In this installment of the Cosmic JS Developer Spotlight Series, we sat down with Owen Liversidge, a Web Developer residing in Atlanta, Georgia who’s currently helping lead the development charge at renowned game development company Tripwire Interactive. Owen just launched Tripwire’s new corporate website using a React and Cosmic JS-powered stack. Follow Owen on LinkedIn or GitHub, and enjoy the Q/A.
Cosmic JS: You just started coding within the last calendar year, right?
Owen: Yes, I graduated back in April. My bootcamp of choice was General Assembly in Atlanta, graduating in the Web Development Immersive. It was an insane three months, but I learned the tools needed to start building websites. Before that I was a music teacher for fifteen years, which ironically was gradually destroyed by my current chosen field — the internet. More and more budding musicians were turning to free online resources to learn how to play their instruments, so I decided to go back to my early roots in design and advertising (way before I took up music as a profession). I’m happy that I made the switch — web development is fun, challenging, and a good workout for both sides of the brain.
What is your preferred development stack / tools?
On the front end I work primarily with React. I have dabbled a little with Gatsby, but I don’t really have the need yet to start using GraphQL (although it is very interesting). On the back end I use Node and Express, which connects nicely with Cosmic JS — being able to edit all of my content using the Cosmic JS Dashboard allows me to keep my code very light on the server side. The only other framework that I have built apps with is Ruby On Rails. Before using Cosmic JS I was building databases with both PostgreSQL and Mongo DB, but I needed something for Tripwire that anyone could maintain, not just software engineers.
Talk about working in a game dev company. What types of projects are you tasked with?
Working for a game development company is very fun and very loose. As I am the sole web developer here, I’m not really part of a web dev team but instead work closely with the marketing team. When I started here my first main task was to completely replace the previous company website, which had been built using Umbraco. Other than that we have landing pages for every single game published by Tripwire, plus microsites for seasonal updates and promotions. So I stay busy!
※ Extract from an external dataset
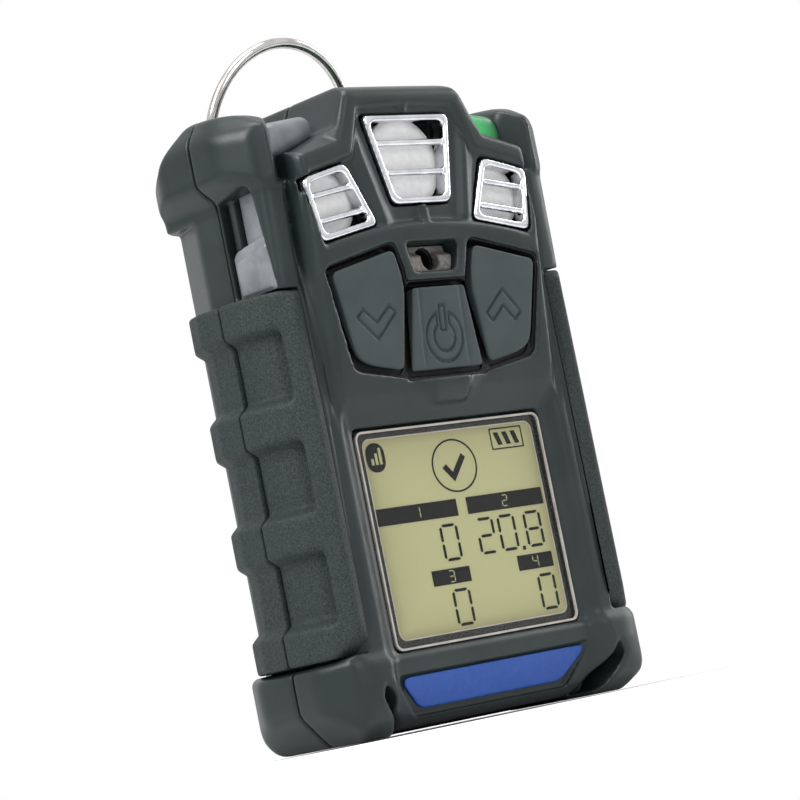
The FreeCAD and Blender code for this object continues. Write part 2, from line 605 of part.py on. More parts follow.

What tools and technologies are you excited to explore in the near future?
As I mentioned before, I’d love to dive into GraphQL, and will probably look into the new course that Wes Bos has recently created. I’m also interested in getting a proper workout with Gatsby, which is a framework incorporating both React and GraphQL. But really, as someone that is still new to web development, my biggest aim is to get better and more versatile with the technologies that I already use.
You just launched Tripwire’s new website, your first app ever. How did you get started?
Having no one at Tripwire to act as a mentor, my first task was to become a master at Google! Being a bootcamp graduate showed me the basics, but there was still so much to learn before I could build my first production app. Knowing how to do research on my own was a huge undertaking, and I probably spent most of my first month just gathering up information. After that it was mostly trial and error — seeing what worked and what didn’t. The biggest challenge was figuring out how to implement a database. Everything I had built before used seeds from within the app itself, and although I had experience connecting to third party API’s, I hadn’t yet incorporated a headless CMS.
Thankfully, I discovered Cosmic JS, which took care of everything seamlessly. They have great online resources, and I was even able to reference some code to help me build my app much quicker than by myself — this was the closest thing I had to an actual mentor all along! And because the web dashboard is so easy to use, I didn’t really have to train anyone up on how to use it. After my database was set up, things fell into place a lot easier. My background in design has really helped me with styling, so most of my challenges are with coding itself. But I believe that being thrown into the deep end for my first professional project taught me a lot about how to be resourceful. I did have a few “phone a friend” moments along the way, and would like to thank both James Royals and Selo for their time and patience.